Prompt | Copy every line, exactly and only, from the line containing "solid.label = name" to the line containing "obj.parent = empty", both lines included.
[begin Data extract]
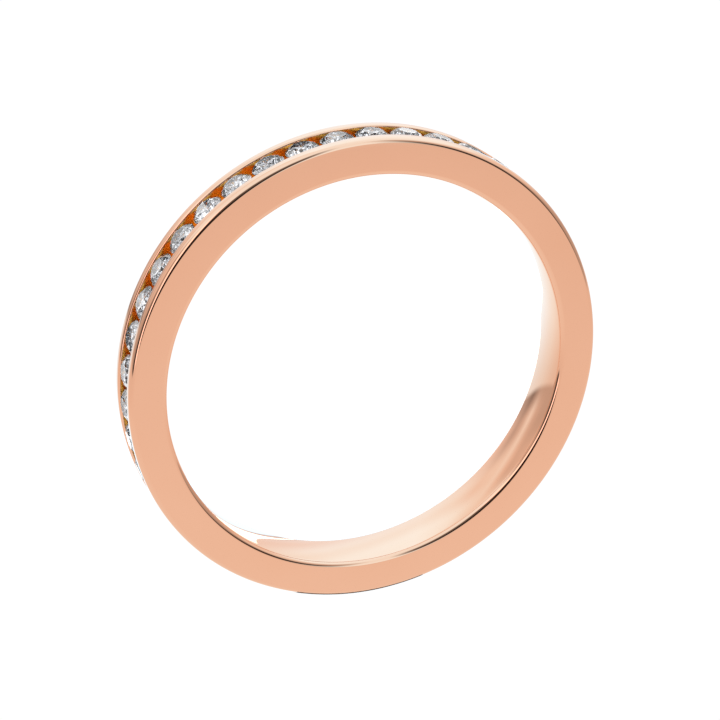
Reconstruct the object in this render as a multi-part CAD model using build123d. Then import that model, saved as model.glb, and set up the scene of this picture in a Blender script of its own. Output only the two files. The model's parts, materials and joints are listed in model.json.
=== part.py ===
from build123d import *
import os
from math import cos, pi, radians, sin, sqrt, tan

# Channel-set eternity band: one cast ring with a channel round its rim, and a closed row of round
# brilliants that drop into burred seats and are held by the two rails.
# The bore axis is Y and the origin is the bore centre, so the ring stands on its rim with +Z up.

# ---- finger bore and metal, mm
BORE_D = 17.06             # inside diameter, close to US size 6 3/4
FLOOR_T = 0.72             # metal between the bore and the tip of a stone
RAIL_W = 0.49              # width of one rail, from the side face to the channel wall
OUTER_EDGE_R = 0.225       # rounding between rim and side face
BORE_EDGE_R = 0.22         # rounding between bore and side face
LIP_R = 0.11               # rounding between rim and channel wall
CHANNEL_BELOW_GIRDLE = 0.25    # how far the channel floor lies under the stones' girdles

# ---- stone row
STONE_COUNT = 42
STONE_GAP = 0.095          # between two neighbouring girdles
TABLE_SETBACK = 0.010      # the stones' tables lie this far under the rim
LIP_OVERLAP = 0.030        # how far each rail reaches over the girdle
SEAT_CLEARANCE = 0.005     # between a stone and its seat
SEAT_RELIEF_DEG = 0.8      # the seat is this much steeper than the pavilion, so the girdle bears
ROW_START_DEG = 1.6        # first stone, measured from +X towards +Z
STONE_TURN_DEG = 17.0      # each stone is turned this much more about its own axis

# ---- proportions of one round brilliant, as shares of its diameter
TABLE_SHARE = 0.57
STAR_SHARE = 0.55          # a star facet's share of the way from table edge to girdle
LOWER_HALF_SHARE = 0.80    # a lower half facet's share of the way from girdle to tip
CROWN_DEG = 34.5
PAVILION_DEG = 40.75
GIRDLE_T = 0.040           # girdle thickness, mm

MAINS = 8                  # main facets on the crown, and on the pavilion
STEP_DEG = 360 / MAINS     # angle from one main facet to the next

# ---- sizes that follow
bore_r = BORE_D / 2
pavilion_share = tan(radians(PAVILION_DEG)) / 2
crown_share = (1 - TABLE_SHARE) / 2 * tan(radians(CROWN_DEG))
chord_share = 2 * sin(pi / STONE_COUNT)    # chord from stone to stone, as a share of the girdle circle

# The stones fill the circle: their diameter is what the count and the gap leave on the girdle circle,
# which itself lies one pavilion depth above the floor.
stone_d = (chord_share * (bore_r + FLOOR_T + GIRDLE_T / 2) - STONE_GAP) / (1 - chord_share * pavilion_share)
stone_r = stone_d / 2
crown_h = crown_share * stone_d
pavilion_h = pavilion_share * stone_d

girdle_low_r = bore_r + FLOOR_T + pavilion_h       # ring radius at the girdle's lower edge
girdle_top_r = girdle_low_r + GIRDLE_T             # ring radius at the girdle's upper edge
rim_r = girdle_top_r + crown_h + TABLE_SETBACK     # outside radius of the ring
channel_w = stone_d - 2 * LIP_OVERLAP
band_w = channel_w + 2 * RAIL_W
channel_floor_r = girdle_low_r - CHANNEL_BELOW_GIRDLE


def ring_section():
    """Section of the metal, with X as ring radius and Y along the bore axis."""
    with BuildSketch(Plane.XY) as section:
        with Locations(((bore_r + rim_r) / 2, 0)):
            Rectangle(rim_r - bore_r, band_w)
        with Locations(((channel_floor_r + rim_r) / 2, 0)):
            Rectangle(rim_r - channel_floor_r, channel_w, mode=Mode.SUBTRACT)
        corners = section.vertices()
        rim = corners.filter_by(lambda v: abs(v.X - rim_r) < TOL)
        outer = rim.filter_by(lambda v: abs(abs(v.Y) - band_w / 2) < TOL)
        lips = rim.filter_by(lambda v: abs(abs(v.Y) - channel_w / 2) < TOL)
        bore = corners.filter_by(lambda v: abs(v.X - bore_r) < TOL)
        fillet(outer, min(OUTER_EDGE_R, RAIL_W - lip_r() - TOL))
        fillet(lips, lip_r())
        fillet(bore, BORE_EDGE_R)
    return section.sketch


TOL = 1e-4                 # how closely a corner is looked up


def lip_r():
    """Lip rounding, which stays above the seats that the rails close over."""
    seat_top_r = girdle_top_r + LIP_OVERLAP * tan(radians(CROWN_DEG)) + SEAT_CLEARANCE
    return min(LIP_R, rim_r - seat_top_r - TOL)


def seat_cutter():
    """Burr for one seat, on the stone's own axis: pavilion cone, girdle notch and crown cone."""
    seat_r = stone_r + SEAT_CLEARANCE
    tip_z = -seat_r * tan(radians(PAVILION_DEG + SEAT_RELIEF_DEG))
    top_r = channel_w / 2 - LIP_OVERLAP
    top_z = GIRDLE_T + SEAT_CLEARANCE + (seat_r - top_r) * tan(radians(CROWN_DEG))
    with BuildSketch(Plane.XZ) as outline:
        with BuildLine():
            Polyline(
                (0, tip_z),
                (seat_r, -SEAT_CLEARANCE),
                (seat_r, GIRDLE_T + SEAT_CLEARANCE),
                (top_r, top_z),
                (0, top_z),
                close=True,
            )
        make_face()
    return revolve(outline.sketch, Axis.Z)


def polar(radius, angle_deg, height):
    """A point given by its radius and angle about the stone's axis and its height."""
    return Vector(radius * cos(radians(angle_deg)), radius * sin(radians(angle_deg)), height)


def cut_facet(stone, a, b, c):
    """Grinds one flat through three points, leaving the side that holds the stone's middle."""
    normal = (b - a).cross(c - a).normalized()
    if normal.dot(a) < 0:
        normal = normal * -1
    return split(stone, bisect_by=Plane(origin=a, z_dir=normal), keep=Keep.BOTTOM)


def brilliant():
    """One round brilliant: table up, girdle's lower edge at height 0, tip down on the Z axis."""
    half_step = STEP_DEG / 2
    table_z = GIRDLE_T + crown_h
    table_r = TABLE_SHARE * stone_r
    table_edge = table_r * cos(radians(half_step))
    star_r = table_edge + STAR_SHARE * (stone_r - table_edge)
    star_drop = stone_r - star_r * cos(radians(half_step))
    star_z = GIRDLE_T + star_drop * tan(radians(CROWN_DEG))
    lower_r = stone_r * (1 - LOWER_HALF_SHARE)
    lower_z = -(stone_r - lower_r * cos(radians(half_step))) * tan(radians(PAVILION_DEG))
    stone = Cylinder(stone_r, table_z + pavilion_h).moved(Location((0, 0, (table_z - pavilion_h) / 2)))
    for i in range(MAINS):
        a = i * STEP_DEG
        side = polar(stone_r, a + 90, 0)
        girdle_top = polar(stone_r, a, GIRDLE_T)
        girdle_low = polar(stone_r, a, 0)
        star_tip = polar(star_r, a + half_step, star_z)
        lower_tip = polar(lower_r, a + half_step, lower_z)
        stone = cut_facet(stone, girdle_top, girdle_top + side, polar(table_r, a, table_z))
        stone = cut_facet(stone, girdle_low, girdle_low + side, Vector(0, 0, -pavilion_h))
        stone = cut_facet(stone, star_tip, polar(table_r, a, table_z), polar(table_r, a + STEP_DEG, table_z))
        for near in (a, a + STEP_DEG):
            mid = a + half_step
            stone = cut_facet(stone, star_tip, polar(stone_r, near, GIRDLE_T), polar(stone_r, mid, GIRDLE_T))
            stone = cut_facet(stone, lower_tip, polar(stone_r, near, 0), polar(stone_r, mid, 0))
    return stone


def seat_plane(index):
    """Plane of one stone's lower girdle edge: Z outwards, X round the ring, Y along the bore axis."""
    angle = radians(ROW_START_DEG + index * 360 / STONE_COUNT)
    outward = Vector(cos(angle), 0, sin(angle))
    return Plane(origin=outward * girdle_low_r, x_dir=Vector(sin(angle), 0, -cos(angle)), z_dir=outward)


def save(solid, name):
    """Writes one node."""
    solid.label = name
    export_step(solid, f"parts/{name}.step")


os.makedirs("parts", exist_ok=True)

band = revolve(ring_section(), Axis.Y)
cutter = seat_cutter()
master_stone = brilliant()
for index in range(STONE_COUNT):
    band -= seat_plane(index).location * cutter
    turned = Rot(0, 0, index * STONE_TURN_DEG) * master_stone
    save(seat_plane(index).location * turned, f"diamond_{index + 1:02d}")
save(band, "band")

print(f"outside diameter {2 * rim_r:.3f}  width {band_w:.3f}  thickness {rim_r - bore_r:.3f}")
print(f"stone diameter {stone_d:.3f}  depth {GIRDLE_T + crown_h + pavilion_h:.3f}")
print(f"band volume {band.volume:.3f}  one stone {master_stone.volume:.4f}")
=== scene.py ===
import json
import logging
import math
from collections.abc import Callable
from dataclasses import dataclass, field
from enum import Enum

import bmesh
import bpy
from mathutils import Matrix, Vector


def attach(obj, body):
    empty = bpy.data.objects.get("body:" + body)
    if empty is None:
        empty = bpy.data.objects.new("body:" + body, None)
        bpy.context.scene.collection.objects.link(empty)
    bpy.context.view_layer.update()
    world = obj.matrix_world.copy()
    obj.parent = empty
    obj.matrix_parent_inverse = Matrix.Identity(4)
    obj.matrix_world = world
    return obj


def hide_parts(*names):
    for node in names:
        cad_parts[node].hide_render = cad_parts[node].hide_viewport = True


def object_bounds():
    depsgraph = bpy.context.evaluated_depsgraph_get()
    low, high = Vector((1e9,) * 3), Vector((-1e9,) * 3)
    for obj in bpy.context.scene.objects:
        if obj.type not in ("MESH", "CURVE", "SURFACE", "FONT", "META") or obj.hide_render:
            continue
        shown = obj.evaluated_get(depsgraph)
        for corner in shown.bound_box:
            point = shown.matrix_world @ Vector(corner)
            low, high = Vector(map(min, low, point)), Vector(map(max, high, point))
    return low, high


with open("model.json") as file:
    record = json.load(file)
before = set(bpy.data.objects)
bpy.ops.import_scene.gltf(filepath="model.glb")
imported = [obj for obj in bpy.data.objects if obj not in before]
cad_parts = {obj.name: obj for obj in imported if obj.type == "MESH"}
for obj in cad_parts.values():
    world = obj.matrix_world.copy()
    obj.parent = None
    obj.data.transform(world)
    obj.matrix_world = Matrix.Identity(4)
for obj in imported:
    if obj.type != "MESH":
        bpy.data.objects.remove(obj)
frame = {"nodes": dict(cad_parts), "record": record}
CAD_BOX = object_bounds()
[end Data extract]
Worked solution |
    solid.label = name
    export_step(solid, f"parts/{name}.step")


os.makedirs("parts", exist_ok=True)

band = revolve(ring_section(), Axis.Y)
cutter = seat_cutter()
master_stone = brilliant()
for index in range(STONE_COUNT):
    band -= seat_plane(index).location * cutter
    turned = Rot(0, 0, index * STONE_TURN_DEG) * master_stone
    save(seat_plane(index).location * turned, f"diamond_{index + 1:02d}")
save(band, "band")

print(f"outside diameter {2 * rim_r:.3f}  width {band_w:.3f}  thickness {rim_r - bore_r:.3f}")
print(f"stone diameter {stone_d:.3f}  depth {GIRDLE_T + crown_h + pavilion_h:.3f}")
print(f"band volume {band.volume:.3f}  one stone {master_stone.volume:.4f}")
=== scene.py ===
import json
import logging
import math
from collections.abc import Callable
from dataclasses import dataclass, field
from enum import Enum

import bmesh
import bpy
from mathutils import Matrix, Vector


def attach(obj, body):
    empty = bpy.data.objects.get("body:" + body)
    if empty is None:
        empty = bpy.data.objects.new("body:" + body, None)
        bpy.context.scene.collection.objects.link(empty)
    bpy.context.view_layer.update()
    world = obj.matrix_world.copy()
    obj.parent = empty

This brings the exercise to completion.